The lack of good access roads was cited as another obstacle to fighting the fire. Within two weeks of the end of the fire, bids were opened for construction of State Route 399 (today's State Route 33), which runs between Ojai and Maricopa. The road would have run through the approximate center of the Matilija fire and if it had existed, the fire could perhaps have been stopped there. During the fire, protocols were established for inter-agency (state and federal) coordination, and a need was recognized for standardization of training and terminology for fire crews. However, the fire had little overall impact on federal policy, especially since the rest of the 1930s saw much lower fire activity in California.

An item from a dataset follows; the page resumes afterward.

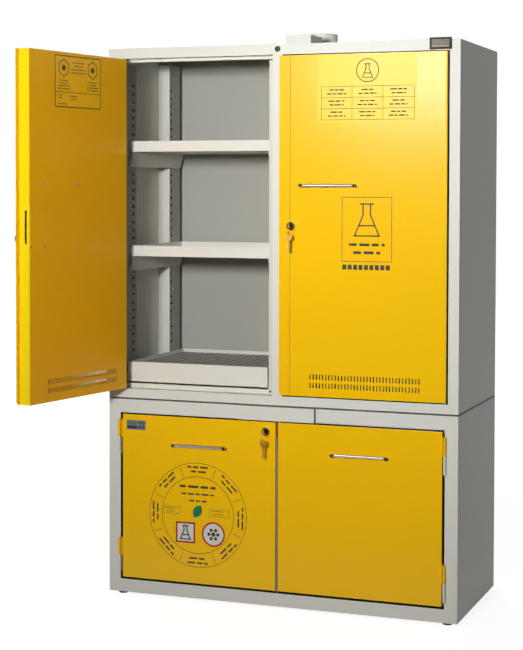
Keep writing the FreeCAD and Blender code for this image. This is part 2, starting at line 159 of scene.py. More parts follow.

Large debris flows occurred in the rainy seasons after the fire, causing extensive property damage and silting in reservoirs. Massive volumes of sediment went down the Santa Ynez River into the reservoir behind Gibraltar Dam, the primary source of drinking water for the city of Santa Barbara. The Forest Service built debris dams on Agua Caliente Creek and Mono Creek, tributaries of the Santa Ynez River, in an effort to protect Gibraltar. Within two years, the debris dams had filled in with more than 1000 acre feet of sediment.